For oversight and prosecutorial bodies, the 302 is a piece of testimonial evidence that must be weighed alongside phone records, contemporaneous notes, third-party testimony, and documentary records. The DOJ statement that it lacks corroboration means investigators and journalists will likely seek additional independent evidence—records, call logs, or other witnesses—to confirm whether that presidential contact occurred as described.

Comparison & data

Year Event
2006 According to FBI 302, Trump called Palm Beach police chief after local Epstein probe surfaced.
2008 Epstein pleads guilty in Florida to state charges involving an underage victim; federal prosecution avoided.
2019 Epstein arrested on federal sex trafficking charges; dies in federal custody on August 10, 2019.
2026 (Jan–Feb) DOJ releases trove of documents including 302 summaries; Maxwell declines to testify and her lawyer requests clemency.

The table places the reported 2006 call in the arc between the original Palm Beach investigation and the later federal probe that culminated in Epstein’s 2019 arrest. That chronology matters because investigative authority, evidence preservation, and prosecutorial decisions evolved across those years, shaping what records remain and what witnesses recall.

Reactions & quotes

Officials and interested parties issued contrasting statements that frame the debate over the 302 summary’s weight.

Trump described Epstein as ‘disgusting’ and said Maxwell was ‘evil’ and to ‘focus on her,’ according to the FBI 302 summarizing the retired chief’s October 2019 interview.

FBI 302 summary (DOJ release)

Context: the 302 is an agent-written summary of an interview, not a verbatim transcript; DOJ materials note the chief identified himself as the Palm Beach leader during the original probe.

The White House has maintained that ‘President Trump kicked Jeffrey Epstein out of his club decades ago for being a creep to his female employees.’

White House statement (press office)

Context: that statement reiterates a defense often offered by administration spokespeople that Trump disassociated himself from Epstein after problematic behavior at Mar-a-Lago.

We are not aware of any corroborating evidence that the President contacted law enforcement 20 years ago.

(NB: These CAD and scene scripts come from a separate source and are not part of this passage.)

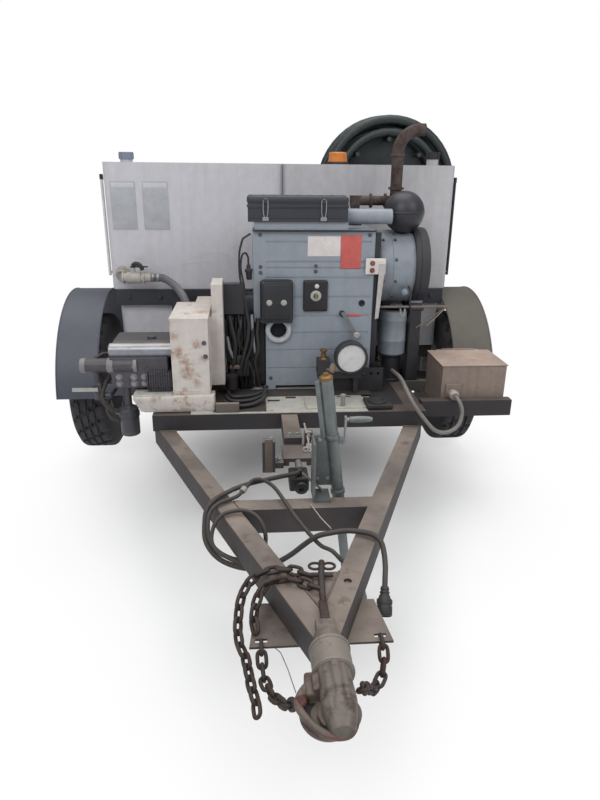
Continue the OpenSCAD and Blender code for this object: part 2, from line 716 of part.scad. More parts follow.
module fender(s) running(s) {
    low = 388;
    difference() {
        about_axle(fender_in) cylinder(r = fender_r, h = fender_w);
        about_axle(fender_in - 1) cylinder(r = fender_r - fender_t, h = fender_w + 2);
        box(fender_in - 5, fender_out + 5, axle_y - 500, axle_y + 500, -200, low);
    }
    reach = sqrt(fender_r * fender_r - (low - axle_z) * (low - axle_z));
    for (m = [0, 1]) translate([0, m * 2 * axle_y, 0]) mirror([0, m, 0]) {
        box(fender_in, fender_out, axle_y - reach + 1, axle_y - reach + fender_lip, low, low + fender_t);
        box(frame_half + s * axle_shift, fender_in + 15, axle_y - 443, axle_y - 412, 400, deck_z);
    }
}
module fender_left() color("#505460") fr() fender(-1);
module fender_right() color("#676058") fr() fender(1);

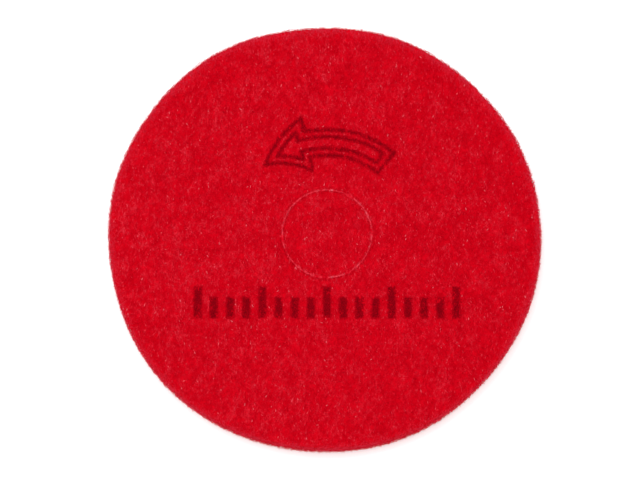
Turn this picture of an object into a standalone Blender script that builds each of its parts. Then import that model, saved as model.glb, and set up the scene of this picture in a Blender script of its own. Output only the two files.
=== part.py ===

U.S. Department of Justice (statement to press)

Context: DOJ’s public comment indicates the department has not located independent records that confirm the presidential contact described in the 302; that leaves the interview summary as an uncorroborated piece of testimonial evidence pending further confirmation.

Unconfirmed

  • The DOJ says it has no corroborating evidence that the President contacted law enforcement in 2006; independent confirmation of a presidential call is not publicly available.
  • The precise meaning of an April 2019 email line reported as ‘knew about the girls’ has not been clarified publicly and remains ambiguous.
  • Whether executive clemency would in practice induce Maxwell to provide substantive new testimony, and what that testimony would prove, is currently speculative.

Bottom line

The released FBI 302 summary places a contemporaneous claim on the record that President Trump criticized Jeffrey Epstein and urged Palm Beach police to pursue Ghislaine Maxwell during a 2006 telephone exchange, according to a retired chief’s recounting. That account, however, currently stands without public, independent corroboration, and DOJ has said it is unaware of confirming evidence.

For investigators, journalists, and lawmakers, the summary is a prompt to seek secondary proof—phone logs, witnesses, and documents—that would substantiate a presidential contact. For the public and political actors, the exchange highlights how testimonial fragments can re-emerge years later and shape oversight, legal strategy, and public perception even when definitive corroboration remains elusive.